Comme d'habitude, mon frère alla dans la salle de bains vers dix heures et demie et éteignit sa lumière cinq minutes plus tard. Mes parents, eux, allèrent se coucher à la fin de leur film, cependant que je terminais ma troisième série. Je me remis debout silencieusement et fouillai dans le tiroir de mon bureau. J'en tirai une longue dague, qui brillait d'un éclat phosphorescent dans l'obscurité, et je la glissai dans l'étui accroché à ma ceinture. J'enfilai une veste sombre et vérifiai que j'avais pris tout ce qu'il me fallait avant de quitter ma chambre sans un bruit. 

Mon père ronflait déjà, ce qui était bon signe. Je fis attention où je mis les pieds en traversant le couloir du premier étage, mais j'avais tellement d'entraînement que le parquet n'émit pas un seul grincement. Je descendis agilement les escaliers, saisis ma clé et sortis dans la nuit.

Les lampadaires m'éblouirent après l'obscurité confortable de ma chambre, et je passai vite de l'autre côté de la rue avant que quelqu'un ne m'aperçoive. Le ciel était limpide. Un gros quartier de lune brillait au-dessus de ma tête, mais sa lumière s'estompa lorsque je pénétrai dans la forêt. Elle me happa dans ses ténèbres. 

Je connaissais le chemin par cœur, je l'avais parcouru des centaines de fois. Pourtant, je sortis tout de même ma petite lampe torche pour éclairer le sentier. Je frissonnai dans la fraîcheur de la nuit et remontai en entier la fermeture éclair de mon blouson.
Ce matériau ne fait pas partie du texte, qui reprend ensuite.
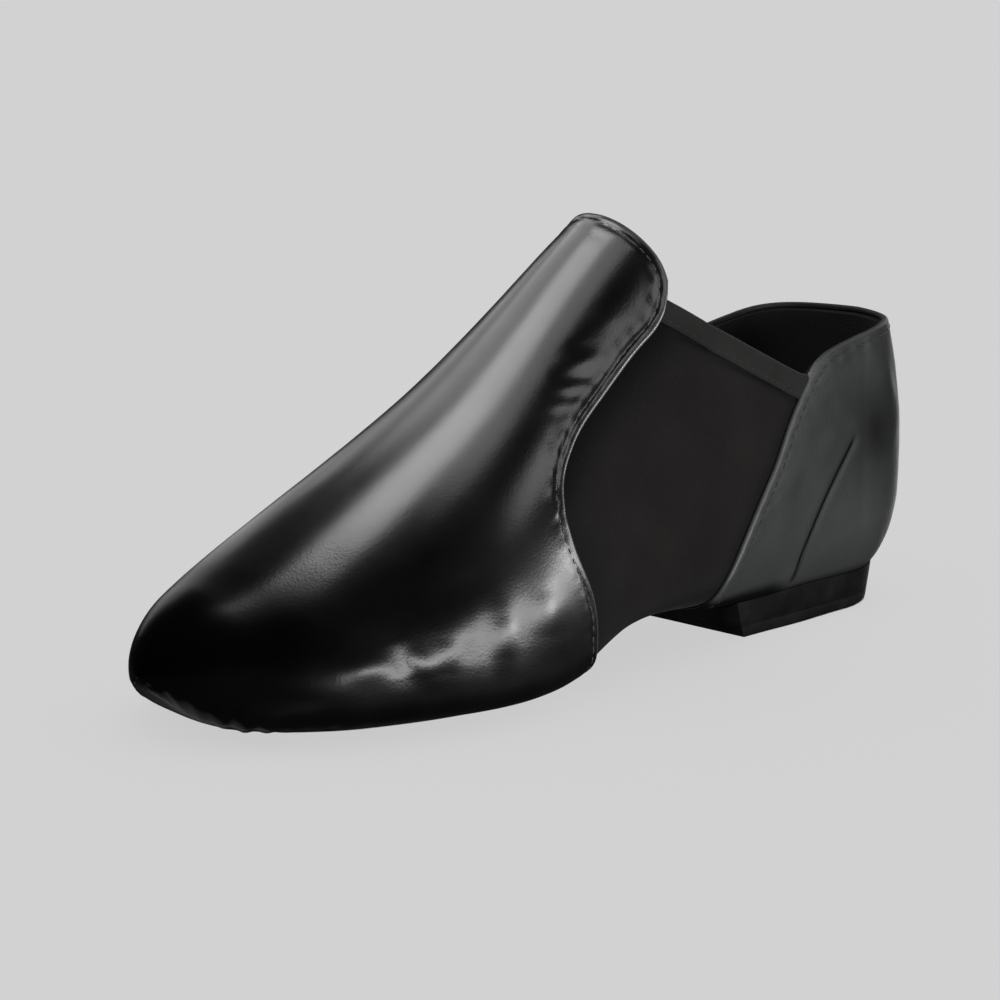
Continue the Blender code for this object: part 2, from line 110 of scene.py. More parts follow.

Je me faufilai entre les arbres, écartai les branches et marchai sur les ronces jusqu'à arriver enfin à un vieux saule pleureur, qui s'élevait au centre d'une paisible clairière. Les rayons de la lune donnaient à ses fines feuilles un éclat de nacre, et le vent faisait bruisser ses lianes à la manière du flux et reflux de la mer. Je m'approchai du tronc et posai ma main contre son écorce rugueuse. En une explosion d'étincelles dorées, je disparus dans la nuit.